Every spring for the past five years or so, Other and I have taken the train from Grand Central to Chappaqua to meet up with our friend C, who picks us up at the train station and ferries us to the nurseries in her area, where we buy new plants for our deck. We take her and her husband out for brunch, and she drives us back into the city. It has become a rite of spring for us.
But there is something a little wistful about the exercise. Container gardening has a high failure rate. Not enough soil to insulate the roots in winter, not enough space to "let the fields rest" from time to time, not enough expertise or dedication to adjust the PH or find the perfect fertilizer. We are constantly trying to replicate our glorious successes: those magnificent moonflowers that bloomed in slow motion all one summer, then failed to germinate the following year and cast up morning glories after that; the sweet-pepper bushes that filled the air with a nutmeggy syruppy scent but failed to really rebound after we gave them an ill-advised pruning one year; the abutilon with the adorable yellow bells and red clappers that we neglected to bring in one fall; the honey suckle we grew from a two-inch-long cutting that thrived fragrantly for 15 years, then mysteriously died; the sweet-smelling purple petunias sturdy enough to resist the dread white fly; the elephant ears that made my kids look like pygmies.
At each nursery we look for the ones that got away.

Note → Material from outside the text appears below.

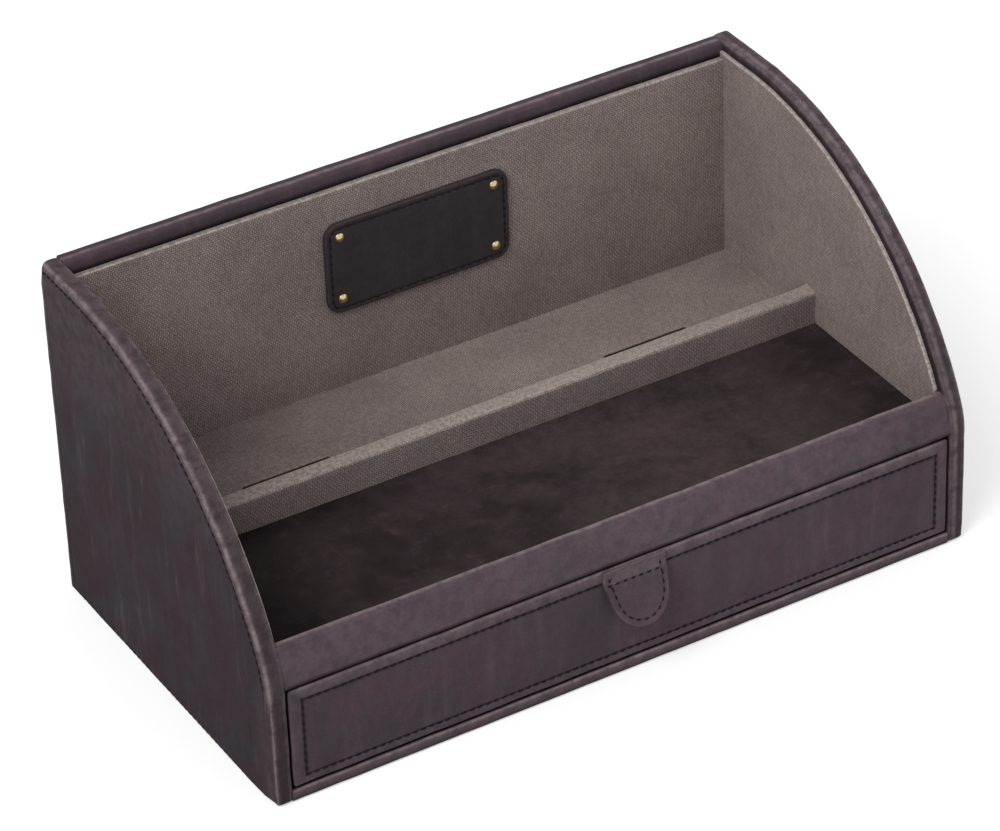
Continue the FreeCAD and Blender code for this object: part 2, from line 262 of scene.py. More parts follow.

Today we gave up on the purple petunias finally but bought yet another honey suckle in hopes of a survivor and replaced the leggy purple butterfly bush with a red one. We found an abutilon with peach-colored bells and marigolds the color of California poppies. And we stunk up the car with a lavendar plant that made my nose run and my eyes water.
The forecast is for rain for the next five days. Next weekend the stinkwood will be in bloom, fouling our deck with its eau de catbox. Then the odors of the plants we brought home from the nursery will prevail. It is springtime in Manhattan.